Владимир Ильич то внимательно смотрел на свой конспект, то оборачивался к столу президиума, всем своим видом прося успокоить аудиторию. Председательствующий начал, наконец, усиленно звонить, но в общем грохоте овации звона колокольчика почти не было слышно. Тогда Ленин заложил палец левой руки за борт жилета, а правой рукой сделал несколько успокаивающих жестов, явно призывающих дать ему возможность начать доклад. Овация все продолжалась. Ленин вынул из жилетного кармана часы, показал на них пальцем. Однако и это не помогло.

Председательствующий, перегнувшись через стол, крикнул над моей головой так громко, как только мог:

— Владимир Ильич! Как объявить ваше выступление? Доклад о международном положении? Доклад о текущем моменте?

Ленин приложил ладонь к уху, чтобы лучше слышать. Председательствующий повторил свой вопрос.

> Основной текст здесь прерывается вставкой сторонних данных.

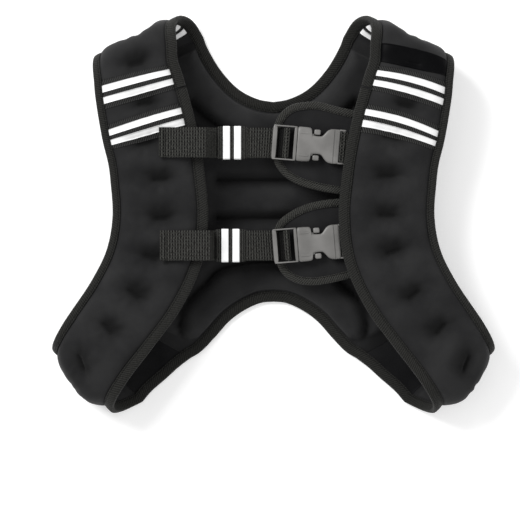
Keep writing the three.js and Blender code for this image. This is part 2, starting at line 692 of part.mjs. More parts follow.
// Height of the left front panel's outer face over a point, or nothing beside it
function panelTop(x, y) {
  const at = frontPanel.attributes.position;
  const p = new THREE.Vector3();
  const weights = new THREE.Vector3();
  let best = -Infinity;
  for (let k = 0; k < frontPanel.index.count; k += 3) {
    const corners = [0, 1, 2].map((d) =>
      new THREE.Vector3().fromBufferAttribute(at, frontPanel.index.getX(k + d)));
    const flat = corners.map((c) => new THREE.Vector3(c.x, c.y, 0));
    if (THREE.Triangle.getBarycoord(p.set(x, y, 0), ...flat, weights)
      && Math.min(weights.x, weights.y, weights.z) >= 0) {
      const z = weights.x * corners[0].z + weights.y * corners[1].z + weights.z * corners[2].z;
      best = Math.max(best, z);
    }
  }
  return best;
}

// A strap of webbing from its line in the XZ plane; k is the sideways slope of its crossing lines
function webbing(line, slope) {
  const outline = (side) => line.map(({ x, z, half }, k) => {
    const before = line[Math.max(k - 1, 0)];
    const after = line[Math.min(k + 1, line.length - 1)];
    const along = new THREE.Vector2(after.x - before.x, after.z - before.z).normalize();
    return { x: x - along.y * half * side, z: z + along.x * half * side, k: slope(x) };
  });
  const loop = [...outline(1), ...outline(-1).reverse()];
  const across = [-WEBBING_WIDTH / 2, WEBBING_WIDTH / 2];
  const points = across.flatMap((y) => loop.map((p) => new THREE.Vector3(p.x + p.k * y, y, p.z)));
  const count = loop.length;
  const faces = loop.map((_, k) => [k, (k + 1) % count, count + ((k + 1) % count), count + k]);
  for (let k = 0; k + 1 < line.length; k += 1) {
    const quad = [k, k + 1, count - 2 - k, count - 1 - k];
    faces.push(quad.slice().reverse());
    faces.push(quad.map((id) => id + count));
  }
  return solid(points, faces);
}

const WEB_HALF = WEBBING / 2;
const WRAP_STEPS = 6;
const WRAP_RADIUS = BAR_HALF * Math.SQRT2 + GAP / 2 + WEB_HALF;

// Half turn round a bar, from below to above, bulging to the given side, and a little further
function wrapPoints(x, z, side, further = 0) {
  return Array.from({ length: WRAP_STEPS + 1 + further }, (_, k) => {
    const angle = Math.PI * (k / WRAP_STEPS - 0.5);
    return { x: x + side * WRAP_RADIUS * Math.cos(angle), z: z + WRAP_RADIUS * Math.sin(angle),
      half: WEB_HALF };
  });
}

const TAIL_STEPS = 9;
const TAIL_PROBES = 7;
const BINDING_CLEAR = 3;

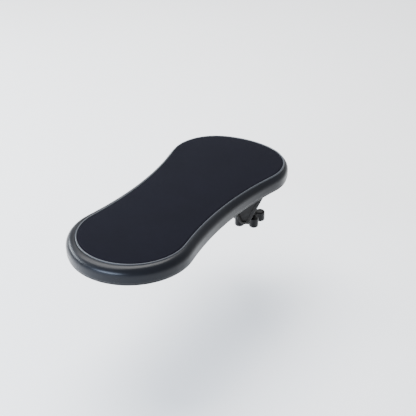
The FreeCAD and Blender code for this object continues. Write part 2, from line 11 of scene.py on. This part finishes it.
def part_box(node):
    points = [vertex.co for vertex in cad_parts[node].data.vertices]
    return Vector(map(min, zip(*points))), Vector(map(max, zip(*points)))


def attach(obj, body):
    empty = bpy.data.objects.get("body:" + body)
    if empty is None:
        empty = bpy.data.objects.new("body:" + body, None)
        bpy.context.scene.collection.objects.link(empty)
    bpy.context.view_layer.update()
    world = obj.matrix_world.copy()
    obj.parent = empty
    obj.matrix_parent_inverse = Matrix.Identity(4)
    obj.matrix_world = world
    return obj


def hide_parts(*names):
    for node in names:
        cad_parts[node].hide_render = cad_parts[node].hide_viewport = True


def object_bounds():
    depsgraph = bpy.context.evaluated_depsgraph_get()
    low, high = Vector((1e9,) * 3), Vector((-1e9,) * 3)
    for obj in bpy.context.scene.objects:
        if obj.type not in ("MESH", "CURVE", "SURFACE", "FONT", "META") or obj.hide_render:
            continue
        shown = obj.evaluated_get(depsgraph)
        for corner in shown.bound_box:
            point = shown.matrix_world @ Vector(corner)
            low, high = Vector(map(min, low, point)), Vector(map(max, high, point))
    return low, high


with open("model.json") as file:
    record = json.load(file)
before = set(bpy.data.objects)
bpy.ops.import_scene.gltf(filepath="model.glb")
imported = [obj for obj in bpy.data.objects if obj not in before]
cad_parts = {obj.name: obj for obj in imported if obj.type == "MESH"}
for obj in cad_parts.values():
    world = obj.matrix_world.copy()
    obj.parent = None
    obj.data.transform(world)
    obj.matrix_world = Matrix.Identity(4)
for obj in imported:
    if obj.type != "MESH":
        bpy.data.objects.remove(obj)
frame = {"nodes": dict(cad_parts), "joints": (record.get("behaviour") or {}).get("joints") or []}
cad_low, cad_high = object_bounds()

MM = 0.001

# Sizes are in millimetres unless a comment says otherwise.

# Pad outlines, in the pad's plan frame: centre at 0, clamp end at +X
RIM_SHAPE = dict(near_end=-145.0, near_r=60.5, far_end=145.0, far_half=65.0,
                 corner_r=50.0, end_r=90.0, waist_r=355.0)
PANEL_SHAPE = dict(near_end=-133.6, near_r=51.6, far_end=140.2, far_half=59.5,
                   corner_r=46.0, end_r=86.0, waist_r=362.0)
ARC_STEPS = (44, 40, 26, 14)       # points along lobe, waist, corner and end, on one side
EASE_PASSES = 14                   # rounds of averaging where one arc meets the next

# Rim
RIM_SHOULDER = 7.5
SHOULDER_STEPS = 18
RIM_LIP = 1.0
LIP_STEPS = 5
RIM_LIP_INSET = 0.22               # of the side where the lip starts
RIM_DRAFT = ((0.35, 0.06), (0.7, 0.14), (1.0, RIM_LIP_INSET))   # share of the way down, inset
RIM_WALL_LOW = 2.0                 # inner wall's ends, from the rim's bottom and from its top
RIM_WALL_HIGH = 0.5
RIM_EDGE_ROUND = 0.25              # drop of the inner edge
RIM_EDGE_STEPS = 1.5               # steps in from the inner edge over which that drop fades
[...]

— Нет, нет, — отрицательно качнул головой Владимир Ильич, лукаво улыбаясь, — не то… не то… Я буду говорить о задачах союзов молодежи. Но объявлять это — лишнее. Да, да, лишнее-Ильич оглядел зал, снова слегка поднял руку — и на этот раз все смолкло. Председательствующий что-то пытался вымолвить, но ему так и не удалось ничего "объявить". В то самое мгновение, когда воцарилось молчание, Ленин заговорил — и заговорил так спокойно и деловито, как будто давным-давно беседует со съездом.